1942, US, directed by John Cromwell
A very brisk adventure in the ripping yarns mode, Son of Fury packs an extraordinary amount into its 98 minutes, during which the eponymous Benjamin Blake (Tyrone Power) becomes a bonded servant, deals with tangled parenthood and inheritance issues, goes into exile, frolics on a tropical island, and goes on trial to clear his name. There's plenty of vigorous action, too, with several exciting fist-fights marred only by the very obvious use of stunt doubles in ill-fitting wigs.
The film has a sterling cast to spin the tale: Power is more than capable of holding the attention whilst he's on screen, and gets formidable support from George Sanders (the consummate villain, who utters every line with wonderfully ripe disdain), Gene Tierney as an island beauty, and Frances Farmer - and on to the likes of John Carradine, Elsa Lanchester, Dudley Digges, and Halliwell Hobbes in supporting roles. Lanchester's brief scenes, as a Bristol prostitute, are especially memorable.
While the sequences in England that bookend the film are generally very successful, with the aristocracy coming in for their usual pasting, the island segment is less memorable in large measure because it's so rushed: no sooner has Blake arrived on the island than the needs of the plot have him looking to leave again, even though the film does attempt to account for the passage of several seasons. Director John Cromwell also seems more at home in the atmospherically-shot nooks and crannies of (studio) Bristol streets and country houses than in the sunny climes of the South Pacific.
Note: This film is part of the Watching Movies in Africa project. Son of Fury was exhibited in Kisumu, a city in western Kenya, in 1944.
The film attracted the particular ire of the District Commissioner (DC), the local British colonial representative. In a letter to the Chairman of the Board of Censors, who was gathering opinions regarding the possible liberalization of Kenya Colony's film censorship regime, the DC wrote: 'I am personally of the opinion that the vast majority of films have nothing but a harmful effect and I addressed the Municipal Board on the subject of scenes depicting depravity, brutality and violence in "Son of Fury"' (November 8, 1945). This appears to be a reference in particular to a sequence of whipping.
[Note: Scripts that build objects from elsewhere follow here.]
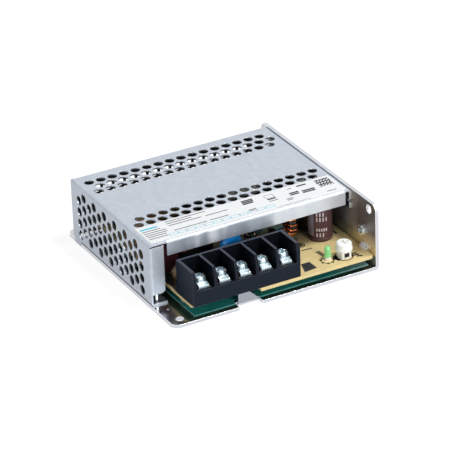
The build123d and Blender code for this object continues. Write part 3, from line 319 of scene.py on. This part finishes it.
def film():
    """Green sheet with pale edges, and a painted sheen that turns it paler and greyer towards the wall."""
    s = Surface("film", "2C8A83", 0.25, grain=0.8, spread=0.1, rough_spread=0.05, bump=0.006,
                edge=0.12, wear="8FC0BB", coat=0.3)
    # Painted sheen: paler and greyer towards the wall on the right
    s.link(s.mix(s.ranged(s.along("X"), 0, 0.6, 0.026, 0.046), s.colour, rgb("A9C0BF")), "Base Color")
    return s.mat


def block_plastic():
    """Dark moulded plastic, with painted shade that turns it near black inside the cells, and painted light
    on the upward faces of the rim and on the edges.
    """
    # Painted highlight: the paler edges of the block
    s = Surface("block", "141C28", 0.45, grain=0.25, bump=0.006, edge=0.25, wear="4A4A57", spread=0.1,
                specular=0.12)
    low, high = box_in_mm("terminal_housing")
    # Painted shade: near black inside the cells
    cells = s.within((low.x + 0.9, low.y + 1.0, 8.5), (high.x - 0.9, high.y - 0.3, high.z - 0.2))
    # Painted light: the upward faces at the top are paler
    painted_rim_light = s.math("MULTIPLY", s.above("Z", high.z - 0.15), s.facing("Z"))
    colour = s.mix(s.math("MULTIPLY", cells, 0.8), s.colour, rgb("04060A"))
    s.link(s.mix(s.math("MULTIPLY", painted_rim_light, 0.6), colour, rgb("4C525E")), "Base Color")
    return s.mat


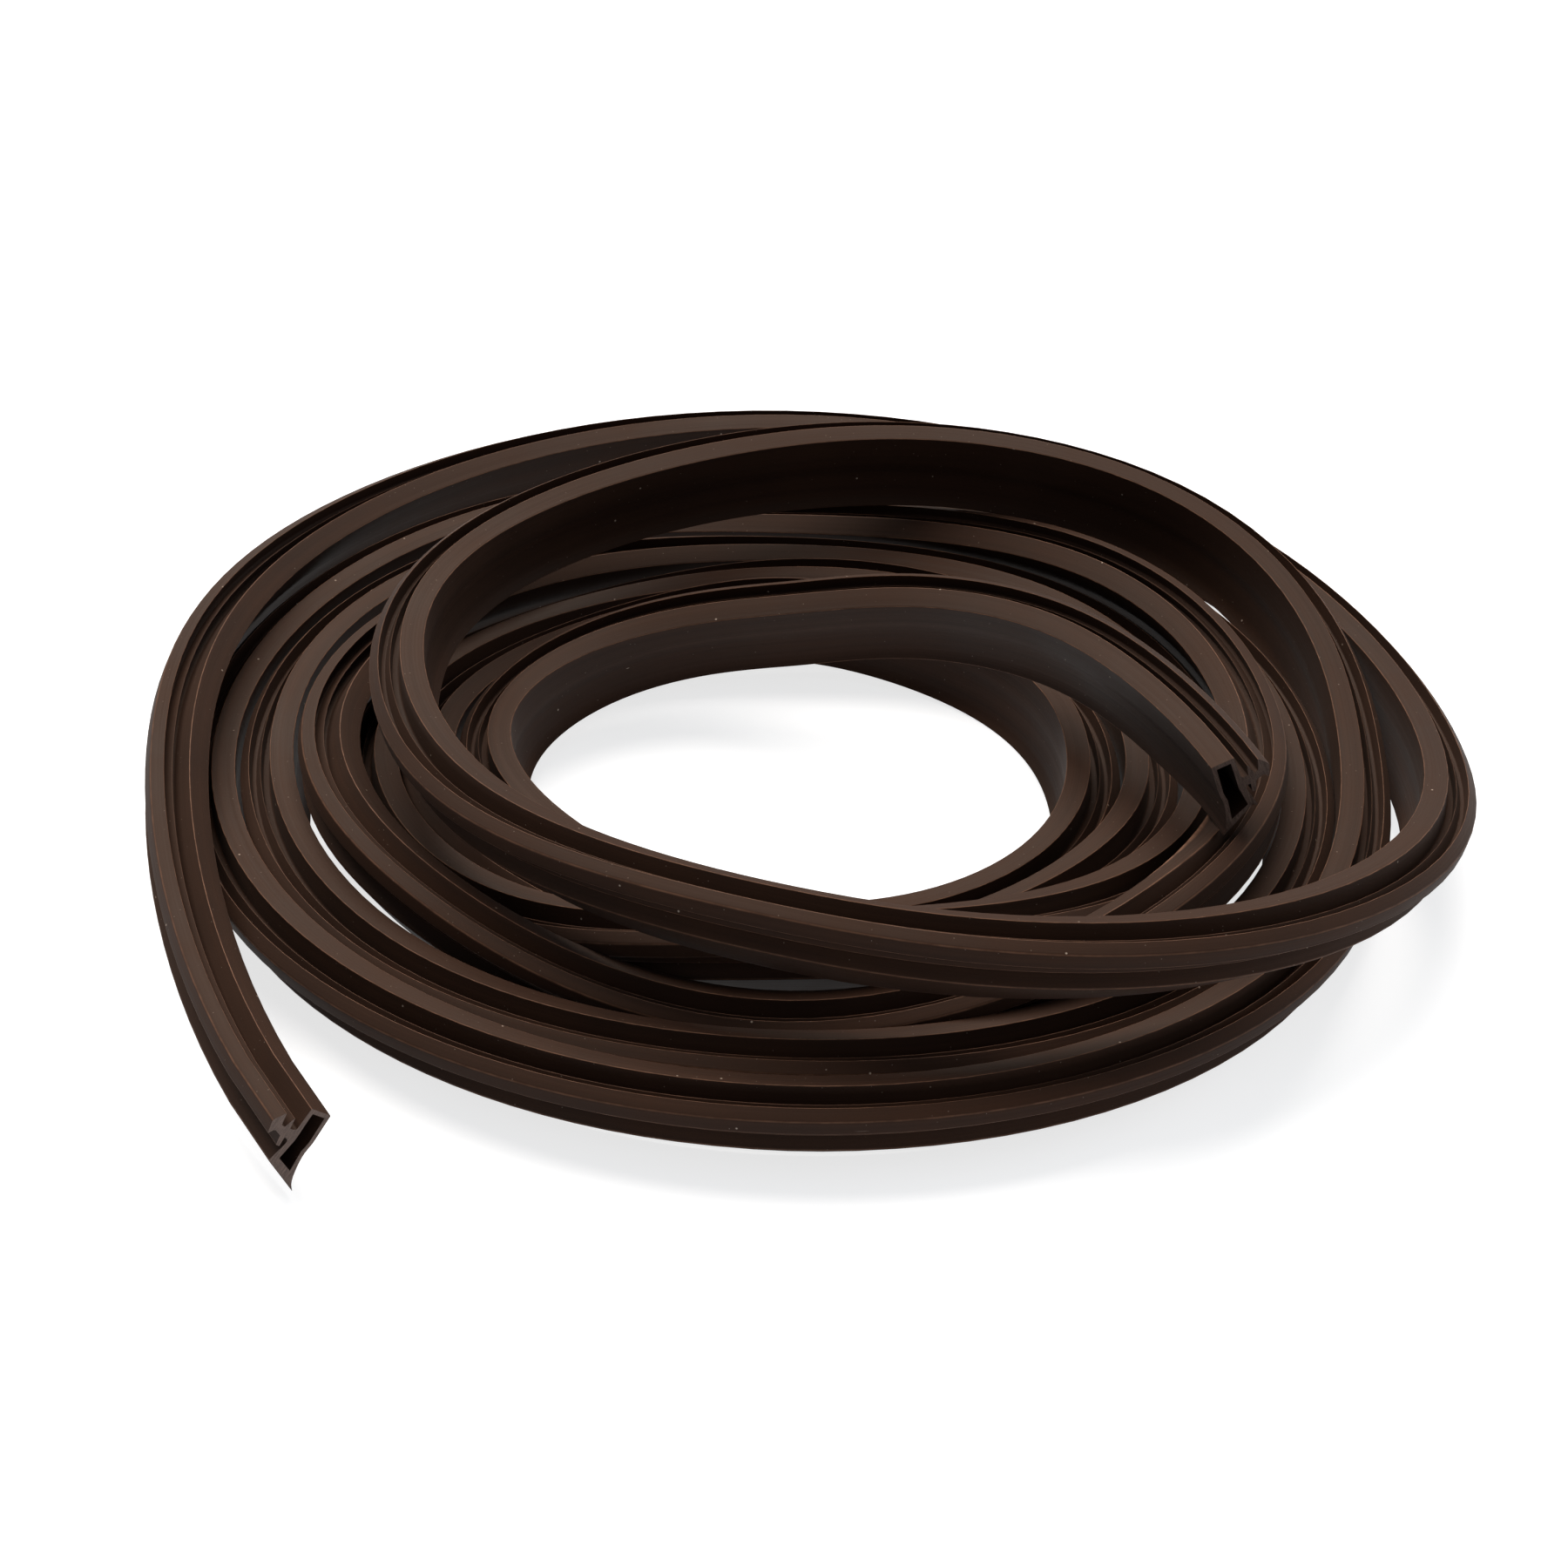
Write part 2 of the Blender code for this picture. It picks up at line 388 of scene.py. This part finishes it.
def pressed(verts, faces, ring):
    """Skin pushed in toward its own section, in small steps, where one turn cuts another."""
    for _ in range(PRESS_ROUNDS):
        tree = BVHTree.FromPolygons(verts, faces)
        shares = {}
        for a, b in tree.overlap(tree):
            if abs(faces[a][0] // ring - faces[b][0] // ring) < PRESS_APART:
                continue
            for i in faces[a]:
                for step, share in enumerate(PRESS_FADE):
                    for near in (i - step * ring, i + step * ring):
                        if 0 <= near < len(verts):
                            shares[near] = max(share, shares.get(near, 0.0))
        if not shares:
            break
        middles = {}
        for i in shares:
            s = i // ring
            if s not in middles:
                middles[s] = sum(verts[s * ring:(s + 1) * ring], Vector()) / ring
        for i, share in shares.items():
            inward = (middles[i // ring] - verts[i]).normalized()
            verts[i] = verts[i] + inward * PRESS_STEP * share
    return verts


def strip_mesh():
    """The whole strip as one closed skin, with lengthwise and crosswise places and the pale edge
    share, partly rubbing and partly painted highlight.
    """
    outline, wear_and_highlight = rounded(section_outline())
    chamber = section_chamber()
    section = outline + chamber
    ring = len(section)
    rim = len(outline)
    shift = coil_shift()
    angles = route_angles(FINE_ANGLE)

    verts = []
    along = [0.0]
    previous = None
    for angle in angles:
        if previous is not None:
            along.append(along[-1] + (route_point(angle) - route_point(previous)).length)
        previous = angle
        verts += [(v - shift) * MM for v in station(angle, section)]

    across = [0.0]
    for k in range(rim):
        here = Vector(outline[k])
        there = Vector(outline[(k + 1) % rim])
        across.append(across[-1] + (there - here).length)

    faces = []
    coords = []
    for s in range(len(angles) - 1):
        near = s * ring
        far = near + ring
        for k in range(rim):
            n = (k + 1) % rim
            faces.append((near + n, near + k, far + k, far + n))
            coords += [
                (along[s], across[k + 1]),
                (along[s], across[k]),
                (along[s + 1], across[k]),
                (along[s + 1], across[k + 1]),
            ]
        for k in range(ring - rim):
            n = (k + 1) % (ring - rim)
            faces.append((near + rim + k, near + rim + n, far + rim + n, far + rim + k))
            coords += [
                (along[s], k),
                (along[s], k + 1),
                (along[s + 1], k + 1),
                (along[s + 1], k),
            ]

    cap = cut_end(outline, chamber)
    skin_faces = len(faces)
    final = (len(angles) - 1) * ring
    faces += [(a, b, c) for a, b, c in cap]
    faces += [(final + c, final + b, final + a) for a, b, c in cap]
    for face in faces[skin_faces:]:
        coords += [(section[i % ring][0], section[i % ring][1]) for i in face]

    verts = pressed(verts, faces, ring)
    mesh = bpy.data.meshes.new("strip_skin")
    mesh.from_pydata([tuple(v) for v in verts], [], faces)
    layer = mesh.uv_layers.new(name="run")
    for i, (u, v) in enumerate(coords):
        layer.data[i].uv = (u * MM, v * MM)
    # Pale edge share at each outline point: partly rubbing, partly a painted highlight
    worn_and_highlit = mesh.attributes.new("edge_wear_and_highlight", "FLOAT", "POINT")
    for s in range(len(angles)):
        for k in range(rim):
            worn_and_highlit.data[s * ring + k].value = wear_and_highlight[k]
    for i, face in enumerate(mesh.polygons):
        face.use_smooth = i < skin_faces
        face.material_index = 0 if i < skin_faces else 1
    mesh.update()
    return mesh


class Nodes:
    """Short way to add nodes to a material and join them."""

    def __init__(self, name):
        self.material = bpy.data.materials.new(name)
        self.material.use_nodes = True
        self.tree = self.material.node_tree
        self.shader = self.tree.nodes["Principled BSDF"]

    def add(self, kind, **settings):
        node = self.tree.nodes.new(kind)
        for key, value in settings.items():
            setattr(node, key, value)
        return node

    def join(self, source, target):
        self.tree.links.new(source, target)

    def noise(self, place, scale, detail=3.0, roughness=0.55):
        node = self.add("ShaderNodeTexNoise")
        node.inputs["Scale"].default_value = scale
        node.inputs["Detail"].default_value = detail
        node.inputs["Roughness"].default_value = roughness
        self.join(place, node.inputs["Vector"])
        return node.outputs["Fac"]

    def stretched(self, place, scale):
        node = self.add("ShaderNodeMapping")
        node.inputs["Scale"].default_value = scale
        self.join(place, node.inputs["Vector"])
        return node.outputs["Vector"]

    def remap(self, value, low, high, out_low, out_high):
        node = self.add("ShaderNodeMapRange")
        node.inputs["From Min"].default_value = low
        node.inputs["From Max"].default_value = high
        node.inputs["To Min"].default_value = out_low
        node.inputs["To Max"].default_value = out_high
        self.join(value, node.inputs["Value"])
        return node.outputs["Result"]

    def math(self, operation, a, b):
        node = self.add("ShaderNodeMath", operation=operation)
        for socket, value in ((node.inputs[0], a), (node.inputs[1], b)):
            if isinstance(value, (int, float)):
                socket.default_value = value
            else:
                self.join(value, socket)
        return node.outputs[0]

    def weighted(self, *parts):
        """Sum of values, each times its share."""
        total = None
        for value, share in parts:
            scaled = self.math("MULTIPLY", value, share)
            total = scaled if total is None else self.math("ADD", total, scaled)
        return total

    def bump(self, height, strength, distance):
        node = self.add("ShaderNodeBump")
        node.inputs["Strength"].default_value = strength
        node.inputs["Distance"].default_value = distance
        self.join(height, node.inputs["Height"])
        self.join(node.outputs["Normal"], self.shader.inputs["Normal"])

    def mix(self, share, a, b):
        node = self.add("ShaderNodeMix", data_type="RGBA")
        self.join(share, node.inputs["Factor"])
        for socket, value in ((node.inputs["A"], a), (node.inputs["B"], b)):
            if isinstance(value, tuple):
                socket.default_value = value
            else:
                self.join(value, socket)
        return node.outputs["Result"]


def specks(nodes, place, scale, size, rare):
    """Small dots scattered thinly: one where a cell is picked and its middle is near."""
    cells = nodes.add("ShaderNodeTexVoronoi")
    cells.inputs["Scale"].default_value = scale
    nodes.join(place, cells.inputs["Vector"])
    split = nodes.add("ShaderNodeSeparateColor")
    nodes.join(cells.outputs["Color"], split.inputs["Color"])
    near = nodes.remap(cells.outputs["Distance"], size, size * 0.5, 0.0, 1.0)
    picked = nodes.math("GREATER_THAN", split.outputs["Red"], rare)
    return nodes.math("MULTIPLY", near, picked)


def rubber_material():
    """Brown moulded rubber: drawn lines along its length, paler edges partly rubbed and partly a
    painted highlight, dust and light scuffs.
    """
    nodes = Nodes("rubber_skin")
    run = nodes.add("ShaderNodeUVMap", uv_map="run").outputs["UV"]
    body = nodes.add("ShaderNodeTexCoord").outputs["Object"]
    # The pale edge share: partly rubbing, partly a painted highlight
    wear_and_highlight = nodes.add("ShaderNodeAttribute", attribute_name="edge_wear_and_highlight").outputs["Fac"]

    # Fine lines from the die run the whole length of the strip
    lines = nodes.noise(nodes.stretched(run, DRAWN_LINES), 1.0, 2.0, 0.5)
    bands = nodes.noise(nodes.stretched(run, DRAWN_BANDS), 1.0, 2.0, 0.5)
    clouds = nodes.noise(body, CLOUDS, 3.0, 0.6)
    grain = nodes.noise(body, GRAIN, 2.0, 0.6)
    mottle = nodes.noise(body, MOTTLE, 3.0, 0.6)

    tone = nodes.weighted((bands, 0.55), (clouds, 0.45))
    base = nodes.mix(nodes.remap(tone, 0.34, 0.66, 0.0, 1.0), RUBBER_DEEP, RUBBER)

    # Edges are paler, and not evenly so: partly rubbed rubber, partly a painted highlight along the
    # sharp edges
    patchy = nodes.remap(mottle, 0.35, 0.62, 0.45, 1.0)
    edge = nodes.math("MULTIPLY", nodes.remap(wear_and_highlight, 0.2, 0.9, 0.0, 0.9), patchy)
    worn_and_highlit = nodes.mix(edge, base, RUBBER_EDGE_WEAR_AND_HIGHLIGHT)

    # Dust specks, short threads of lint and light scuffs
    dots = specks(nodes, body, DUST_DOTS, 0.1, 0.93)
    fine_dots = specks(nodes, body, FINE_DUST_DOTS, 0.14, 0.9)
    threads = specks(nodes, nodes.stretched(run, THREADS), 1.0, 0.045, 0.965)
    scuffs = specks(nodes, nodes.stretched(run, SCUFFS), 1.0, 0.05, 0.95)
    litter = nodes.math("MAXIMUM", dots, threads)
    litter = nodes.math("MAXIMUM", litter, nodes.math("MULTIPLY", fine_dots, 0.35))
    litter = nodes.math("MAXIMUM", litter, nodes.math("MULTIPLY", scuffs, 0.3))
    colour = nodes.mix(nodes.math("MULTIPLY", litter, 0.7), worn_and_highlit, DUST)
    nodes.join(colour, nodes.shader.inputs["Base Color"])

    # The satin sheen varies a little with the drawn lines
    gloss = nodes.weighted((lines, 0.5), (clouds, 0.5))
    rough = nodes.remap(gloss, 0.3, 0.7, 0.6, 0.75)
    rough = nodes.math("ADD", rough, nodes.math("MULTIPLY", litter, 0.3))
    nodes.join(rough, nodes.shader.inputs["Roughness"])
    nodes.shader.inputs["Specular IOR Level"].default_value = 0.1
    nodes.shader.inputs["Sheen Weight"].default_value = 0.01
    nodes.shader.inputs["Sheen Roughness"].default_value = 0.5

    nodes.bump(nodes.weighted((lines, 0.5), (grain, 0.35), (bands, 0.9)), 0.35, SKIN_RELIEF)
    return nodes.material


def cut_material():
    """Freshly cut rubber: paler, duller, with the faint drag marks of the blade."""
    nodes = Nodes("rubber_cut")
    run = nodes.add("ShaderNodeUVMap", uv_map="run").outputs["UV"]
    marks = nodes.noise(nodes.stretched(run, BLADE_MARKS), 1.0, 3.0, 0.6)
    grain = nodes.noise(run, CUT_GRAIN, 2.0, 0.6)
    tone = nodes.weighted((marks, 0.6), (grain, 0.4))
    colour = nodes.mix(nodes.remap(tone, 0.35, 0.65, 0.0, 1.0), RUBBER, RUBBER_CUT)
    nodes.join(colour, nodes.shader.inputs["Base Color"])
    nodes.join(nodes.remap(tone, 0.3, 0.7, 0.55, 0.75), nodes.shader.inputs["Roughness"])
    nodes.shader.inputs["Specular IOR Level"].default_value = 0.4
    nodes.bump(tone, 0.5, CUT_RELIEF)
    return nodes.material


def link(name, data):
    """New object in the scene."""
    made = bpy.data.objects.new(name, data)
    bpy.context.scene.collection.objects.link(made)
    return made


def aimed(thing, place, target):
    """Stands at place and looks at target."""
    thing.location = place
    thing.rotation_euler = (Vector(target) - Vector(place)).to_track_quat("-Z", "Y").to_euler()


def soft_sun(name, towards, spread, strength, colour):
    """Even light over the whole floor from a wide patch of sky, spread in degrees."""
    lamp = bpy.data.lights.new(name, "SUN")
    lamp.angle = math.radians(spread)
    lamp.energy = strength
    lamp.color = colour
    aimed(link(name, lamp), Vector(towards), (0.0, 0.0, 0.0))


# Camera
camera = bpy.data.cameras.new("camera")
camera.lens = CAMERA_LENS
camera.sensor_width = CAMERA_SENSOR
camera.clip_start = 0.01
camera.clip_end = 50.0
camera_object = link("camera", camera)
tilt = math.radians(CAMERA_ELEVATION)
camera_place = CAMERA_TARGET + Vector((0.0, -math.cos(tilt), math.sin(tilt))) * CAMERA_DISTANCE
aimed(camera_object, camera_place, CAMERA_TARGET)
bpy.context.scene.camera = camera_object

# Strip
strip = link("door_seal_strip", strip_mesh())
strip.data.materials.append(rubber_material())
strip.data.materials.append(cut_material())
facing = strip.modifiers.new("even_flats", "WEIGHTED_NORMAL")
facing.keep_sharp = True
facing.weight = 60
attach(strip, "root")
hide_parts("seal_strip")

# Floor
floor_mesh = bpy.data.meshes.new("floor")
corners = [(x * FLOOR_REACH, y * FLOOR_REACH, 0.0) for x, y in ((-1, -1), (1, -1), (1, 1), (-1, 1))]
floor_mesh.from_pydata(corners, [], [(0, 1, 2, 3)])
floor = link("floor", floor_mesh)
floor_look = Nodes("floor_pale")
floor_look.shader.inputs["Base Color"].default_value = FLOOR
floor_look.shader.inputs["Roughness"].default_value = 0.8
floor_look.shader.inputs["Emission Color"].default_value = WHITE
floor_look.shader.inputs["Emission Strength"].default_value = FLOOR_GLOW
floor_look.shader.inputs["Specular IOR Level"].default_value = 0.1
floor_mesh.materials.append(floor_look.material)

# Soft studio light, mostly from above and behind
soft_sun("key", KEY_FROM, KEY_SPREAD, KEY_LIGHT, KEY_COLOUR)
soft_sun("side", SIDE_FROM, SIDE_SPREAD, SIDE_LIGHT, SIDE_COLOUR)
world = bpy.data.worlds.new("studio")
world.use_nodes = True
backdrop = world.node_tree.nodes["Background"]
backdrop.inputs["Color"].default_value = WHITE
backdrop.inputs["Strength"].default_value = WORLD_LIGHT
bpy.context.scene.world = world
bpy.context.scene.view_settings.view_transform = "Standard"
The Chairman of the Board of Censors responded rather tartly, noting was the film was passed and exhibited widely throughout the United States and United Kingdom.
At the time, censorship in Kenya included a racial element: films could be placed off-limits to black African audiences, although in practice this appears to have been a rare occurrence. However, as soldiers returned from wartime postings where they could watch whatever films they liked, the administration was concerned that racially-based censorship could be inflammatory, and sought opinions, mostly from white Kenyans, before proceeding to a revision of the rules. By 1947, race-based censorship had been abandoned, but the censor more frequently banned films outright, for audiences of all races -- particularly after the beginning of the Mau Mau insurgency in 1952.